I believe what it will do, and maybe the mouse mod
Post# of 148277
Cancer is easier to treat if it is stays isolated to the initial site. So the chemo/radiation with leronlimab should work in combo to push it into remission.
With CTCs, it will give the patients a good idea of their current status, because larger ctc numbers is strongly connected to metastasis.
I like using these CTC numbers more, even after remission. I had an aunt that died from breast cancer. She first went into remission and then finally moved her to 6 month checkups. On one of those checkups, they found the cancer had came back and spread to the point it was too late, though she put up a resilient fight. With these CTC numbers, maybe they can check more frequently for people in remission. I'm not sure on their ultimate plan of when to stop giving the patient leronlimab. Though if it were me, I would want to continue taking it in remission.

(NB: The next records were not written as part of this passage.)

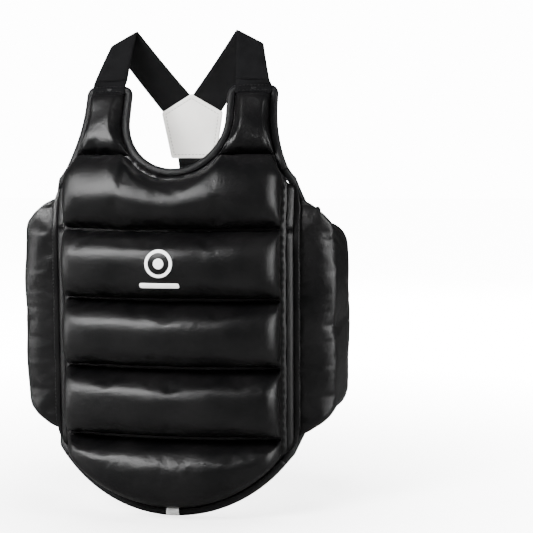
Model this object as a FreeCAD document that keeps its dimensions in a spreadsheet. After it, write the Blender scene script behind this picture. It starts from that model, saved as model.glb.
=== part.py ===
"""Padded chest protector for martial arts: quilted front, folding side wings, waist belt and X harness.

Row frame: +Z up, the chest faces -Y, +X is the wearer's left. X = 0 is the plane of symmetry and
Z = 0 is the lowest point of the bound edge. All sizes are millimetres and degrees. The left half is
drawn, and its pieces are mirrored for the right half.
"""
import FreeCAD, Part
import math
import os
import re

import Sketcher

V = FreeCAD.Vector
doc = FreeCAD.newDocument("chest_protector")

# ---------------------------------------------------------------- driving dimensions
SIZES = {
    # plan view of the lining's outer face, left half
    "front_y": -102,            # centre of the chest
    "seam_x": 152,              # front seam, where the side chamber folds
    "seam_y": -80,
    "fold_x": 177,              # second seam, between side and rear chamber
    "fold_y": 18,
    "rear_x": 155,              # rear edge of the wing
    "rear_y": 165,
    "seam_gap": 3,              # free cloth on each side of a fold
    "reach": 250,               # half the depth of the cutting shapes, more than the object's
    # layers, counted outwards from the lining's outer face
    "lining_thick": 2,
    "leather": 1.5,
    "webbing": 2,
    "binding_wide": 10,
    "binding_in": 3,
    "binding_out": 4,
    "layer_gap": 0.4,
    # chest channels: heights of their seams
    "seam_5": 4,
    "seam_4": 103,
    "seam_3": 194,
    "seam_2": 282,
    "seam_1": 371,
    "seam_0": 463,
    "tab_end": 541,
    "channel_gap": 2,
    "channel_round": 26,
    "channel_deep": 44,
    "channel_half": 139,
    "tab_round": 12,
    "tab_deep": 22,
    "field_inset": 15,
    "tab_inset": 11,
    "lean_chest": 18,
    "lean_tab": 28,
    # outline of the chest panel
    "hem_radius": 189,
    "outline_half": 172,
    "armhole_radius": 195,
    "armhole_end": 530,
    "tab_outer": 128,
    "tab_inner": 63,
    "tab_top": 553,
    "tab_corner": 12,
    "neck_level": 511,
    # side chamber: heights at the front seam and at the fold
    "side_top": 440,
    "fold_top": 362,
    "side_low": 77,
    "fold_low": 132,
    "edge_rise": 13,
    "side_deep": 46,
    "soft_round": 14,
    "pad_start": 12,
    "pad_stop": 6,
    "pad_top_front": 414,
    "pad_top_fold": 347,
    "pad_low_front": 100,
    "pad_low_fold": 148,
    "welt_start": 3.5,
    "welt_wide": 5,
    "welt_high": 8,
    # rear chamber
    "rear_top": 388,
    "rear_low": 84,
    "rear_corner": 80,
    "rear_inset": 20,
    "rear_deep": 42,
    # waist belt
    "belt_low": 211,
    "belt_wide": 60,
    "belt_drop": 12,
    "belt_corner": 12,
    "crease_x": 57,
    "crease_gap": 0.6,
    "outer_end": -74,
    "inner_end": 0,
    "anchor_long": 18,
    "turn_in": 7.5,
    "turn_past": 1,
    "turn_clear": 5,
    "patch_thick": 0.7,
    "patch_long": 62,
    "patch_inset": 4,
    "belt_half_gap": 0.8,
    # harness
    "strap_wide": 45,
    "end_clear": 1.5,           # sewn strap end above the tab's padding
    "end_past": 1,
    "strap_x": 95.5,
    "strap_start": 3,           # free webbing between the tab's top and the riser
    "strap_tuck": 2.8,            # how far the straps reach between the yoke's sheets
    "crease_in_x": 68,
    "crease_in_z": 628,
    "crease_out_x": 103,
    "crease_out_z": 609,
    "crease_y": 24,
    "yoke_wide": 84,
    "yoke_tall": 88,
    "yoke_low": 456,
    "yoke_y": 64,
    "yoke_shoulder": 63,
    "yoke_foot": 31,
    "yoke_tilt": 8,
    "yoke_sheet": 1.6,
    "yoke_space": 2.4,
    "back_start": 3.5,
    "back_long": 146,
    "back_tilt": 28.65,
    "hem_tall": 12,
    "hem_thick": 5,
    "loop_tape": 12,
    "loop_top_x": 21,
    "loop_end_x": 28,
    "loop_stop": 209.4,
    # small pieces
    "label_wide": 68,
    "label_low": 380,
    "label_tall": 56,
    "label_thick": 0.6,
    "hem_gap": 9,
    "hem_cut_low": -20,
    "hem_cut_tall": 60,
}

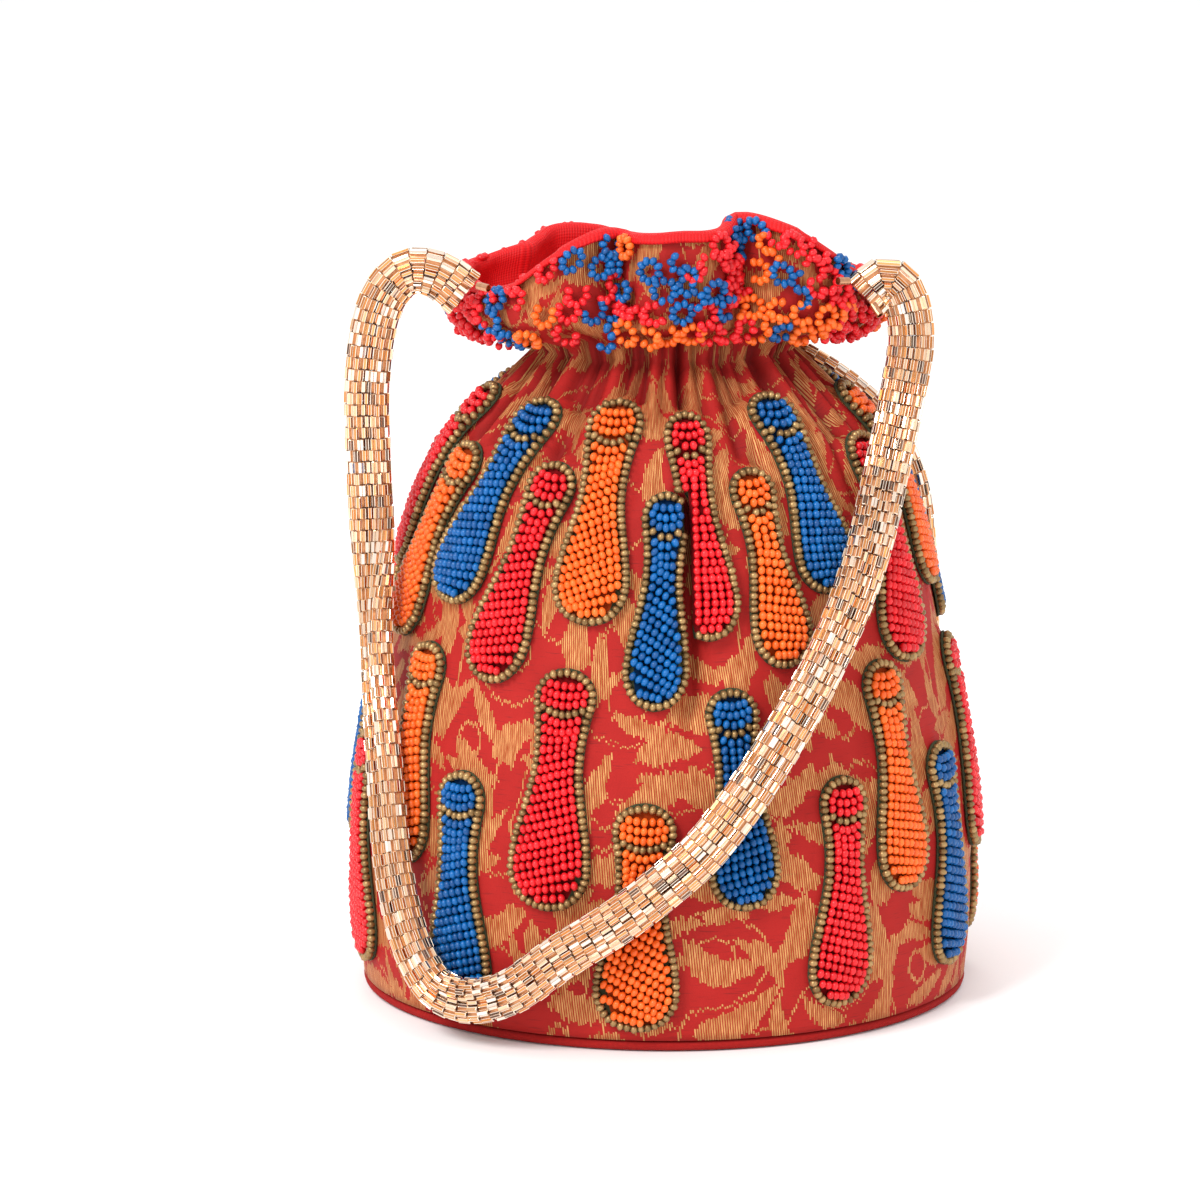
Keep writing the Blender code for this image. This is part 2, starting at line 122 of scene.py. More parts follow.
def to_range(tree, value, low, high, least=0.0, most=1.0):
    """Output of a value carried from one range into another."""
    inputs = {"Value": value, 1: low, 2: high, 3: least, 4: most}
    return add_node(tree, "ShaderNodeMapRange", inputs).outputs[0]


def raise_bump(tree, surface, height, strength, distance=0.0002):
    """Lead a height into the shader's normal."""
    inputs = {"Strength": strength, "Distance": distance, "Height": height}
    bump = add_node(tree, "ShaderNodeBump", inputs)
    tree.links.new(bump.outputs["Normal"], surface.inputs["Normal"])


def mottled_finish(name, dark, light, scale, roughness, metallic=0.0, gloss=0.5, relief=0.0):
    """Finish that wanders between two colours by a fine grain, which may also raise it."""
    made, tree, surface = start_finish(name, roughness, metallic, gloss)
    fine = grain(tree, scale)
    tree.links.new(colour_mix(tree, fine, dark, light), surface.inputs["Base Color"])
    if relief:
        raise_bump(tree, surface, fine, relief)
    return made


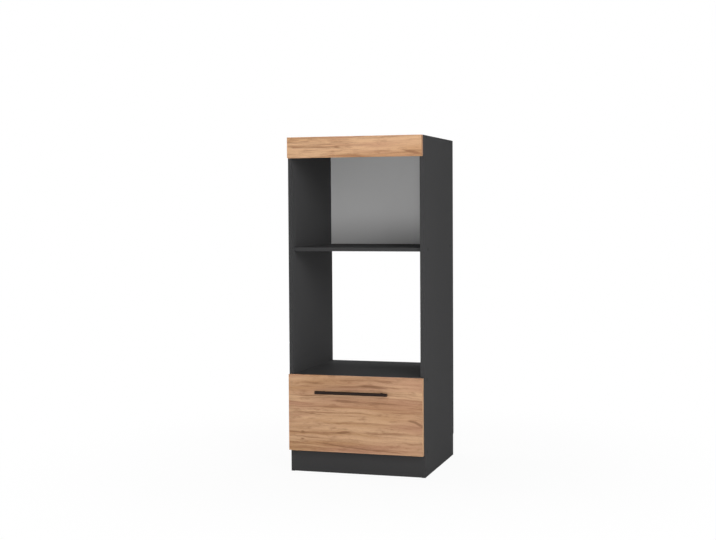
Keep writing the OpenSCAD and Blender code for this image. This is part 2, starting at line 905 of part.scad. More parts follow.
module handle_posts() {
    color(handle_black) difference() {
        for (x = post_xs)
            translate([x, drawer_face_y, handle_z]) rotate([90, 0, 0])
                cylinder(h = post_len, d = handle_post_d);
        along_bar() cylinder(h = handle_len, d = handle_bar_d + 2 * hole_play);
        handle_screw_places() pilot(front_t + handle_screw_bite + over, handle_screw_d);
    }
}

module handle_screws() {
    color(zinc) handle_screw_places()
        pan_screw(front_t + handle_screw_bite, handle_screw_d, handle_screw_head_d, handle_screw_head_h);
}

left_side_panel();
right_side_panel();
top_panel();
microwave_shelf();
oven_shelf();
bottom_panel();
plinth_board();
fascia();
upper_back_panel();
lower_back_panel();
back_nails();
joint_screws();
screw_caps();
dowels();
fascia_brackets();
fascia_bracket_screws();
wall_brackets();
wall_bracket_screws();
left_cabinet_runner();
right_cabinet_runner();
cabinet_runner_screws();
front_roller_pins();
left_front_roller();
right_front_roller();
left_rear_roller();
right_rear_roller();
drawer_front();
drawer_inner_front();
drawer_left_side();
drawer_right_side();
drawer_back();
drawer_bottom();
left_drawer_runner();
right_drawer_runner();
drawer_runner_screws();
rear_roller_pins();
drawer_box_screws();
drawer_front_screws();
drawer_bottom_screws();
handle_bar();
handle_posts();
handle_screws();
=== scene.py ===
import json
import math
import bmesh
import bpy
from mathutils import Matrix, Vector

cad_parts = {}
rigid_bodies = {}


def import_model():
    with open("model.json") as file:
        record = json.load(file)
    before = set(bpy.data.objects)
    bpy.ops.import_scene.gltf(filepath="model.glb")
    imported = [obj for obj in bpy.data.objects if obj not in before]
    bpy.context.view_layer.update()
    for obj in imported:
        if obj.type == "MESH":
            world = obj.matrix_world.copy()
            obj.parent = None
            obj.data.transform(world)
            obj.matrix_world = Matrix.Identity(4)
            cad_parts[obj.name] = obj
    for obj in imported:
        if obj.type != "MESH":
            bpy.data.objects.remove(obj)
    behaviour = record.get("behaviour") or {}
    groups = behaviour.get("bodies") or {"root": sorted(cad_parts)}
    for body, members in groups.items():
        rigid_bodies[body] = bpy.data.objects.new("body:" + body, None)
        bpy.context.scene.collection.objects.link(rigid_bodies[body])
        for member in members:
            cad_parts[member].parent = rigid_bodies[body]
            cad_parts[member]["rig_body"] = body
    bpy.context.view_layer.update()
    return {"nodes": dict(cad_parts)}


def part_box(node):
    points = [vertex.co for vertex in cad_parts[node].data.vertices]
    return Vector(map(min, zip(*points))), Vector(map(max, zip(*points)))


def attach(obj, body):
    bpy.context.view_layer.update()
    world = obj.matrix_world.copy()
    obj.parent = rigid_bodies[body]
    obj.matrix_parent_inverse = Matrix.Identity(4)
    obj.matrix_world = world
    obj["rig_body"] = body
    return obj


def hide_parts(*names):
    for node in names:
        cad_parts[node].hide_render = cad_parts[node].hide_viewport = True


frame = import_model()
mm = 0.001
print("frame loaded,", len(frame["nodes"]), "cad nodes")


class Wire:
    # one output of a node: an expression on it adds Math nodes
    def __init__(self, paint, socket):
        self.paint = paint
        self.socket = socket

    def __add__(self, other):
        return self.paint.maths("ADD", self, other)

    def __radd__(self, other):
        return self.paint.maths("ADD", other, self)

    def __sub__(self, other):
        return self.paint.maths("SUBTRACT", self, other)

    def __rsub__(self, other):
        return self.paint.maths("SUBTRACT", other, self)

    def __mul__(self, other):
        return self.paint.maths("MULTIPLY", self, other)

    def __truediv__(self, other):
        return self.paint.maths("DIVIDE", self, other)

    def __rpow__(self, other):
        return self.paint.maths("POWER", other, self)

    def __gt__(self, other):
        return self.paint.maths("GREATER_THAN", self, other)


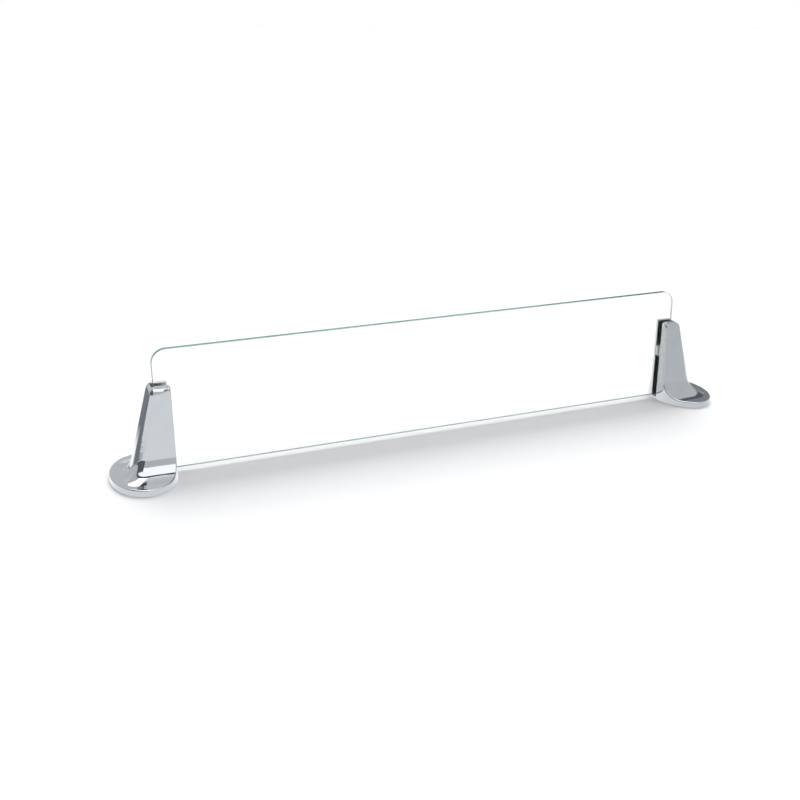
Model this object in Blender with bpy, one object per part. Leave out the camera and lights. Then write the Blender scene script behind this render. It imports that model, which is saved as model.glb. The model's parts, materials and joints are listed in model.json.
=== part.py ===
"""Counter-top sneeze guard: a clear glass panel standing in two chromed cast brackets.

World axes: X runs along the panel, -Y is the customers' side, +Z is up, and the feet
stand on Z = 0. A bracket's own sizes are measured from the end of the glass, positive
outward, and `side` is -1 for the left bracket and +1 for the right one.
"""
import math

import bmesh
import bpy
from mathutils import Matrix, Vector

# ---- driving dimensions, in metres ----
FIT = 0.0003                 # gap between two pieces that touch

GLASS_LENGTH = 0.700
GLASS_TOP = 0.152            # top edge above the counter
GLASS_BOTTOM = 0.006         # bottom edge above the counter
GLASS_THICKNESS = 0.006
GLASS_CORNER = 0.017         # radius of the two upper corners
GLASS_ARRIS = 0.0005         # ground edge
GLASS_SETBACK = 0.004        # middle of the glass behind the middle of the base

BASE_SEMI_X = 0.038          # the base is an ellipse with a flat towards the glass
BASE_SEMI_Y = 0.055
BASE_FLAT = 0.001            # depth of the ellipse that the flat takes off
BASE_RIM = 0.0088            # height of the rim above the counter
BASE_CROWN = 0.0006          # rise of the base's top from the rim to the upright
BASE_LIFT = 0.0008           # daylight under the rim
GRIP = 0.0175                # length of glass held in a bracket

UPRIGHT_TOP = 0.111
SLOT_WIDTH = 0.0136
SLOT_FLOOR = 0.0040
END_GAP = 0.0022             # slot beyond the end of the glass
FRONT_JAW = 0.0097           # wall thicknesses at the top of the upright
REAR_JAW = 0.0058
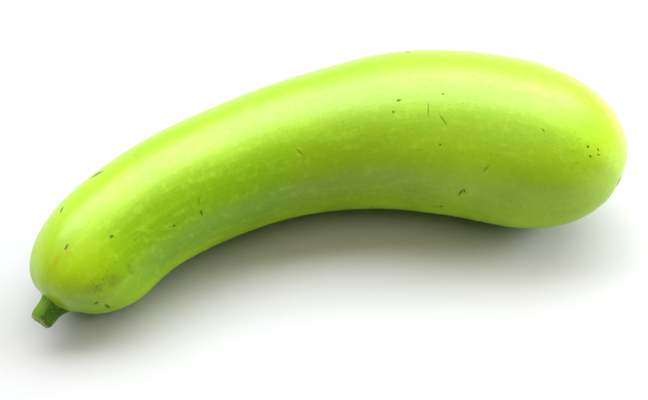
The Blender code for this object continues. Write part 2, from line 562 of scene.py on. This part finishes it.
        rough_place = self.roughened(bench, place)
        nicks = self.masks(bench, rough_place, MarkKind.NICK)
        scratches = self.masks(bench, rough_place, MarkKind.SCRATCH)
        stains = self.masks(bench, rough_place, MarkKind.STAIN) * mottle.ramp(0.38, 0.60)
        olive = self.masks(bench, rough_place, MarkKind.OLIVE)
        olive = olive * (mottle.ramp(0.36, 0.60) * 0.5 + speckle.ramp(0.46, 0.58) * 0.5)
        colour = bench.mixed(stains * 0.55, colour, self.stain_brown)
        colour = bench.mixed(olive * 0.85, colour, self.olive_brown)
        colour = bench.mixed(scratches * 0.75, colour, self.scratch_brown)
        colour = bench.mixed(nicks * 0.80, colour, self.nick_brown)
        scar = bench.apart(rough_place, (self.axis.length, 0.0, 0.0)).ramp(0.0036, 0.0018)
        colour = bench.mixed(scar * 0.85, colour, self.scar_brown)

        grainy = speckle.ramp(0.36, 0.62) * 0.34 + mottle.ramp(0.36, 0.66) * 0.20 + 0.40
        wax = 0.04 + upwards.ramp(-0.012, 0.024) * grainy
        roughness = 0.28 + mottle * 0.18 + nicks * 0.60 + olive * 0.25 + scar * 0.40
        height = speckle * 0.7 + mottle * 0.8 + streaks * 0.6 - nicks * 1.6 - scratches * 0.8
        normal = bench.bumped(height, 0.00030, 0.42)
        return bench.finish({"Base Color": colour, "Roughness": roughness, "Normal": normal,
                             "Coat Weight": wax, "Coat Roughness": 0.38,
                             "Specular IOR Level": 0.15})


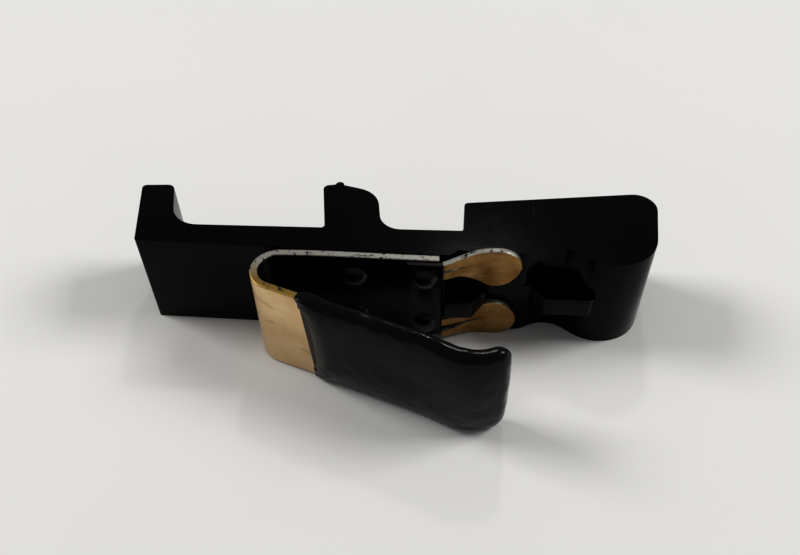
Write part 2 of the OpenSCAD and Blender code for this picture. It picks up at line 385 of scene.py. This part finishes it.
def bracketHalf(nodeName, pieceName):
    bm = mergedCopy(nodeName)
    outer = [e for e in sharpEdges(bm, bracket["edgeAngle"]) if not onSeam(e) and not isBore(e)]
    roundEdges(bm, outer, bracket["edgeRadius"], bracket["edgeSegments"])
    seam = [e for e in sharpEdges(bm, bracket["edgeAngle"]) if onSeam(e)]
    roundEdges(bm, seam, bracket["seamBreak"], 1)
    piece = newPiece(pieceName, bm, [absBlack])
    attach(piece, "root")
    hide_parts(nodeName)


bracketHalf("body_lower_half", "bracketLower")
bracketHalf("body_upper_half", "bracketUpper")
print("bracket ready")


# Strip spring: one ribbon from the riveted end round the bend and on inside the vinyl

strip = {
    "thickness": 0.85,
    "height": (0.1, 12.58),
    "armRuns": [(11, 0), (6.5, 3)],
    "armStep": 0.6,
    "bendRadius": 2.6,
    "bendStep": 0.16,
    "leverAngle": 19,
    "bareLength": 4.3,
    "coreRuns": [(12.6, 0), (2, -6.5), (2.1, 0), (4.8, 49.5)],
    "leverStep": 0.4,
    "edgeAngle": 60,
    "edgeRadius": 0.12,
    "rimSlope": 0.35,          # faces that point up or down by more than this are the sheared rim
}


def stripPath():
    arm = walk((armEndX, -strip["thickness"] / 2, 180), strip["armRuns"], strip["armStep"])
    turn = 180 - strip["armRuns"][1][1] - strip["leverAngle"]
    bend = walk(arm[-1], [(radians(turn) * strip["bendRadius"], turn)], strip["bendStep"])
    leverStart = (bend[-1][0], bend[-1][1], -strip["leverAngle"])
    bare = walk(leverStart, [(strip["bareLength"], 0)], strip["leverStep"])
    core = walk(bare[-1], strip["coreRuns"], strip["leverStep"])
    return arm, bend, bare, core


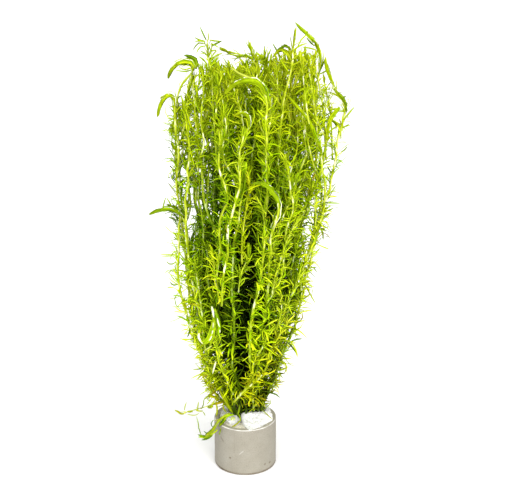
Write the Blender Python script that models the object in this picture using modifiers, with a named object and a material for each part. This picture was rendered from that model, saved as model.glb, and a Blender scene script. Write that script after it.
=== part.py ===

https://www.nature.com/articles/srep43464
Abstract
Quote:
Whether circulating tumor cells (CTCs) can be used as an indicator of treatment response in breast cancer (BC) needs to be clarified. We addressed this issue by a meta-analysis. PubMed, EMBase and Cochrane library databases were searched in June 2016. Effect measures were estimated as pooled risk ratio (RR), odds ratio (OR) or mean difference by fixed- or random-effect models, according to heterogeneity of included studies. In total, 50 studies with 6712 patients were recruited. Overall analysis showed that there was a significant reduction of CTC-positive rate (RR = 0.68, 95% CI: 0.61–0.76, P < 0.00001) after treatment. Subgroup analyses revealed that neoadjuvant treatment, adjuvant treatment, metastatic treatment or combination therapy could reduce the CTC-positive rate, but surgery could not; moreover, the reduction was only found in HER2+ or HER2- patients but not in the triple-negative ones. Reduction of CTC-positive rate was associated with lower probability of disease progression (OR = 0.54, 95% CI: 0.33–0.89, P = 0.01) and longer overall survival period (mean difference = 11.61 months, 95% CI: 8.63–14.59, P < 0.00001) as well as longer progression-free survival period (mean difference = 5.07 months, 95% CI: 2.70–7.44, P < 0.0001). These results demonstrate that CTC status can serve as an indicator to monitor the effectiveness of treatments and guide subsequent therapies in BC.